French President Francois Hollande, in an open letter to Obama, said he was 'horrified' by the shootings.
Britain's Queen Elizabeth II on Friday told US President Barack Obama she was 'deeply shocked and saddened' by the US school massacre that left 28 people dead, in a rare public response to the tragedy.
In a message beginning "Dear President Obama", the 86-year-old monarch said: "I have been deeply shocked and saddened to learn of the dreadful loss of life today in Newtown, Connecticut; particularly the news that so many of the dead are children.
British Prime Minister David Cameron said, "It is heartbreaking to think of those who have had their children robbed from them at such a young age, when they had so much life ahead of them."
UN secretary general Ban Ki-moon expressed his condolences and called the targeting of children 'heinous and unthinkable.'
Bloodied children leave school
Vance said the shootings took place in two rooms of Sandy Hook Elementary. Witnesses reported hearing dozens of shots; some said as many as 100 rounds.
"It was horrendous," said parent Brenda Lebinski, who rushed to the school where her daughter is in the third grade. "Everyone was in hysterics - parents, students. There were kids coming out of the school bloodied."
Lebinski said a mother who was at the school during the shooting told her a 'masked man' entered the principal's office and may have shot the principal.

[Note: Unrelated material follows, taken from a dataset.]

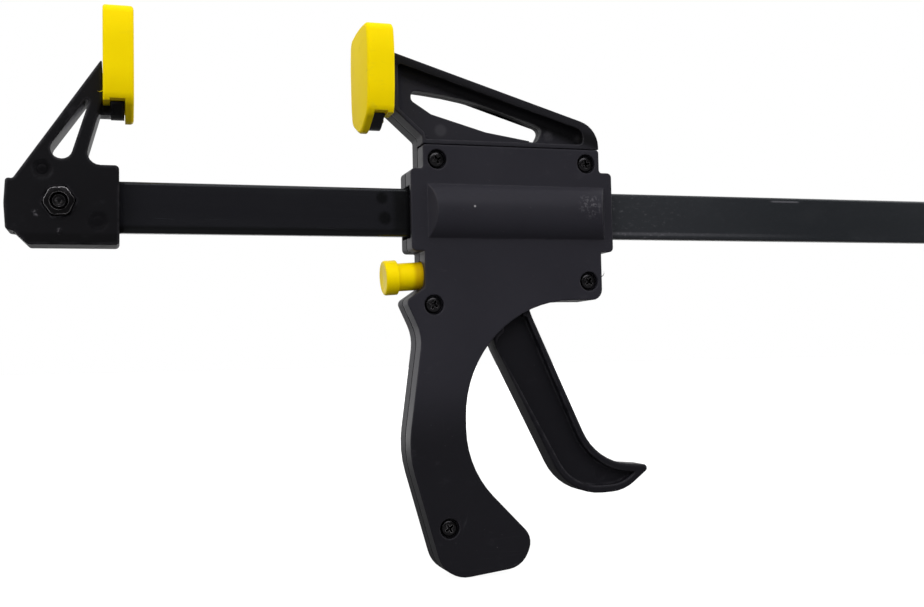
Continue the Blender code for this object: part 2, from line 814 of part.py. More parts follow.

Melissa Murphy, who lives near the school, monitored events on a police scanner.
"I kept hearing them call for the mass casualty kit and scream, ‘Send everybody! Send everybody!'" she said. "It doesn't seem like it can be really happening. I feel like I'm in shock."
The toll exceeded that of one of the most notorious US school shootings, the 1999 rampage at Columbine High School in Littleton, Colorado, where two teenagers killed 13 students and staff before killing themselves.
A girl described to NBC Connecticut hearing seven loud 'booms' while she was in gym class. Other children began crying and teachers moved the students to an office, she said.
"A police officer came in and told us to run outside and so we did," the unidentified girl said on camera.